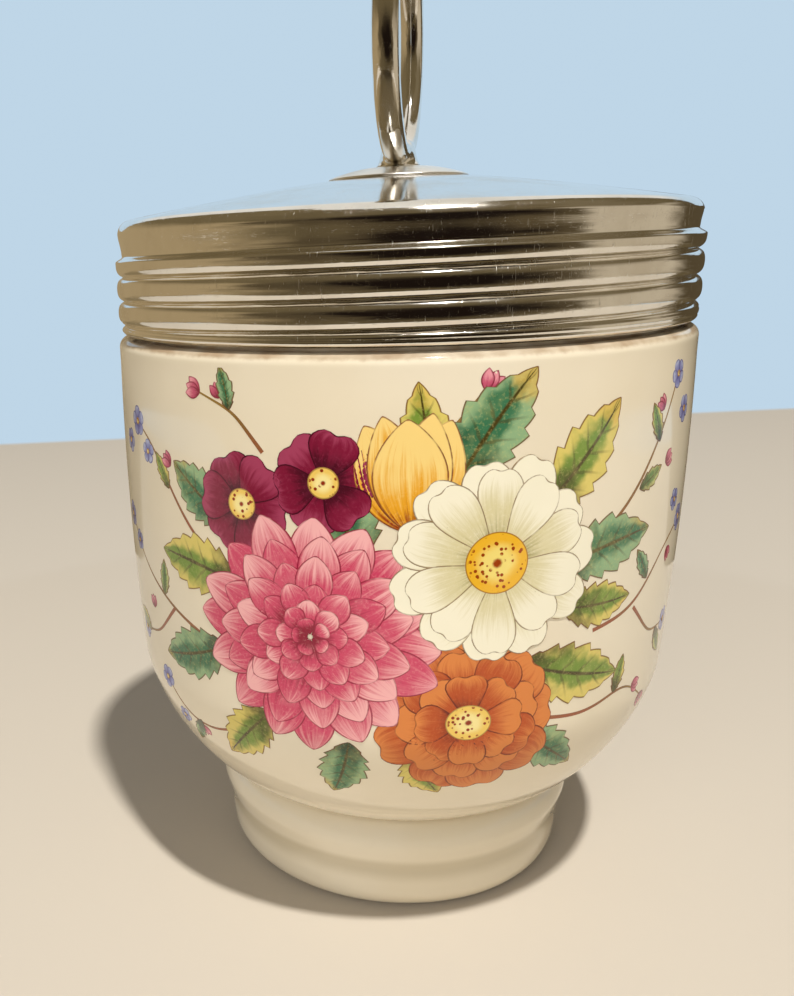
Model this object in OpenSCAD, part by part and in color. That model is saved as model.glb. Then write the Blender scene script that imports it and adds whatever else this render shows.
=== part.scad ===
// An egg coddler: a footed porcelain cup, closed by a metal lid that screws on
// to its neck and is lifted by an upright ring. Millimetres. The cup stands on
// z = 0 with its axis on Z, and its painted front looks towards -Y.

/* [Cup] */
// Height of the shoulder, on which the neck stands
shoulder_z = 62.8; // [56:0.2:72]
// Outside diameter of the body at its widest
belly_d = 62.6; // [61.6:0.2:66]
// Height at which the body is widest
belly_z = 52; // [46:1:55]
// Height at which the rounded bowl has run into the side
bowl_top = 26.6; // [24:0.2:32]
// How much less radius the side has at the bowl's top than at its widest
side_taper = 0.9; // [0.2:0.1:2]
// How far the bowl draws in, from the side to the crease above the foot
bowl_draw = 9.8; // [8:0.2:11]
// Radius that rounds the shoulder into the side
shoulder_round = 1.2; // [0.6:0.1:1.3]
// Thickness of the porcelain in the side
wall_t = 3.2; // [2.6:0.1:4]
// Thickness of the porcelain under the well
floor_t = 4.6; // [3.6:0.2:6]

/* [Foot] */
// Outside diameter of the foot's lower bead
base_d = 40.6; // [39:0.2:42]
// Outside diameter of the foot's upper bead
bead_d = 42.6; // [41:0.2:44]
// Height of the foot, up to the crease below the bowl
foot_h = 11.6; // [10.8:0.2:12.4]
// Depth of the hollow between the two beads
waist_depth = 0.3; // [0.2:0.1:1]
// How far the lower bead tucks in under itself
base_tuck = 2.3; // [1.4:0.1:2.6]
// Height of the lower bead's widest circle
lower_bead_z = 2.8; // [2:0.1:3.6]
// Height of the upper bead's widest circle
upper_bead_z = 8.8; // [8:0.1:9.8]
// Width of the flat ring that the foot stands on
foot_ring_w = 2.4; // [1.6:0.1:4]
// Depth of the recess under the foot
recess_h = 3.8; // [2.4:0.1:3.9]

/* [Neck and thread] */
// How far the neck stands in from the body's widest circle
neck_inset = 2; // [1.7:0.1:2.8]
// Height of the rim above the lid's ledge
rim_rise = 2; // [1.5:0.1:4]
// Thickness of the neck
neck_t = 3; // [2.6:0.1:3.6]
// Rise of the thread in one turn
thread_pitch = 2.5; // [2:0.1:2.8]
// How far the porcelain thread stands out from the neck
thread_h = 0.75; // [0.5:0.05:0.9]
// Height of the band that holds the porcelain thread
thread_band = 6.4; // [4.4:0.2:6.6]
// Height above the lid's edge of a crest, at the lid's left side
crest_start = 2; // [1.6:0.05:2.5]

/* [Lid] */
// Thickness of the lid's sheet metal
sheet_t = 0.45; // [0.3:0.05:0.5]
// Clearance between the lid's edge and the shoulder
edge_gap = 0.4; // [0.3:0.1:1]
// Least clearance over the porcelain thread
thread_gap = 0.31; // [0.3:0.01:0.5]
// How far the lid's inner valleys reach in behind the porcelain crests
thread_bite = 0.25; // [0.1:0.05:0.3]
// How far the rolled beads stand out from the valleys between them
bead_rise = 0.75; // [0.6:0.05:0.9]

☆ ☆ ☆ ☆

> _GIVEN EXERCISE_
Write out the data exactly as it stands.

> _EXERCISE RESULT_
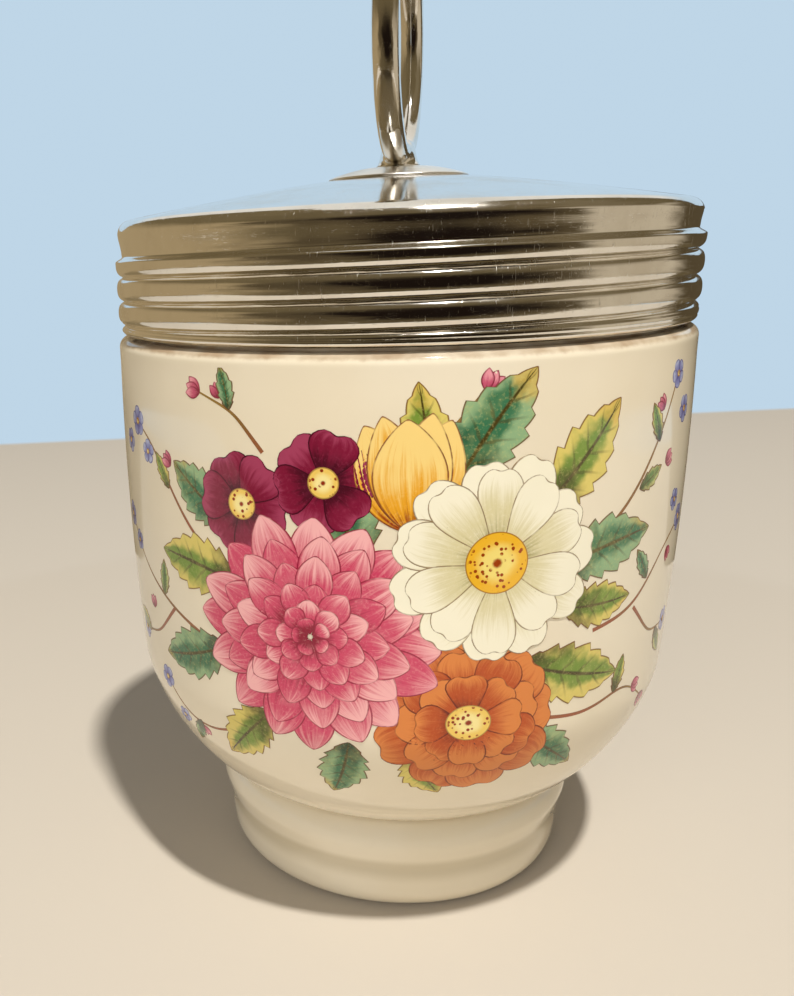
Model this object in OpenSCAD, part by part and in color. That model is saved as model.glb. Then write the Blender scene script that imports it and adds whatever else this render shows.
=== part.scad ===
// An egg coddler: a footed porcelain cup, closed by a metal lid that screws on
// to its neck and is lifted by an upright ring. Millimetres. The cup stands on
// z = 0 with its axis on Z, and its painted front looks towards -Y.

/* [Cup] */
// Height of the shoulder, on which the neck stands
shoulder_z = 62.8; // [56:0.2:72]
// Outside diameter of the body at its widest
belly_d = 62.6; // [61.6:0.2:66]
// Height at which the body is widest
belly_z = 52; // [46:1:55]
// Height at which the rounded bowl has run into the side
bowl_top = 26.6; // [24:0.2:32]
// How much less radius the side has at the bowl's top than at its widest
side_taper = 0.9; // [0.2:0.1:2]
// How far the bowl draws in, from the side to the crease above the foot
bowl_draw = 9.8; // [8:0.2:11]
// Radius that rounds the shoulder into the side
shoulder_round = 1.2; // [0.6:0.1:1.3]
// Thickness of the porcelain in the side
wall_t = 3.2; // [2.6:0.1:4]
// Thickness of the porcelain under the well
floor_t = 4.6; // [3.6:0.2:6]

/* [Foot] */
// Outside diameter of the foot's lower bead
base_d = 40.6; // [39:0.2:42]
// Outside diameter of the foot's upper bead
bead_d = 42.6; // [41:0.2:44]
// Height of the foot, up to the crease below the bowl
foot_h = 11.6; // [10.8:0.2:12.4]
// Depth of the hollow between the two beads
waist_depth = 0.3; // [0.2:0.1:1]
// How far the lower bead tucks in under itself
base_tuck = 2.3; // [1.4:0.1:2.6]
// Height of the lower bead's widest circle
lower_bead_z = 2.8; // [2:0.1:3.6]
// Height of the upper bead's widest circle
upper_bead_z = 8.8; // [8:0.1:9.8]
// Width of the flat ring that the foot stands on
foot_ring_w = 2.4; // [1.6:0.1:4]
// Depth of the recess under the foot
recess_h = 3.8; // [2.4:0.1:3.9]

/* [Neck and thread] */
// How far the neck stands in from the body's widest circle
neck_inset = 2; // [1.7:0.1:2.8]
// Height of the rim above the lid's ledge
rim_rise = 2; // [1.5:0.1:4]
// Thickness of the neck
neck_t = 3; // [2.6:0.1:3.6]
// Rise of the thread in one turn
thread_pitch = 2.5; // [2:0.1:2.8]
// How far the porcelain thread stands out from the neck
thread_h = 0.75; // [0.5:0.05:0.9]
// Height of the band that holds the porcelain thread
thread_band = 6.4; // [4.4:0.2:6.6]
// Height above the lid's edge of a crest, at the lid's left side
crest_start = 2; // [1.6:0.05:2.5]

/* [Lid] */
// Thickness of the lid's sheet metal
sheet_t = 0.45; // [0.3:0.05:0.5]
// Clearance between the lid's edge and the shoulder
edge_gap = 0.4; // [0.3:0.1:1]
// Least clearance over the porcelain thread
thread_gap = 0.31; // [0.3:0.01:0.5]
// How far the lid's inner valleys reach in behind the porcelain crests
thread_bite = 0.25; // [0.1:0.05:0.3]
// How far the rolled beads stand out from the valleys between them
bead_rise = 0.75; // [0.6:0.05:0.9]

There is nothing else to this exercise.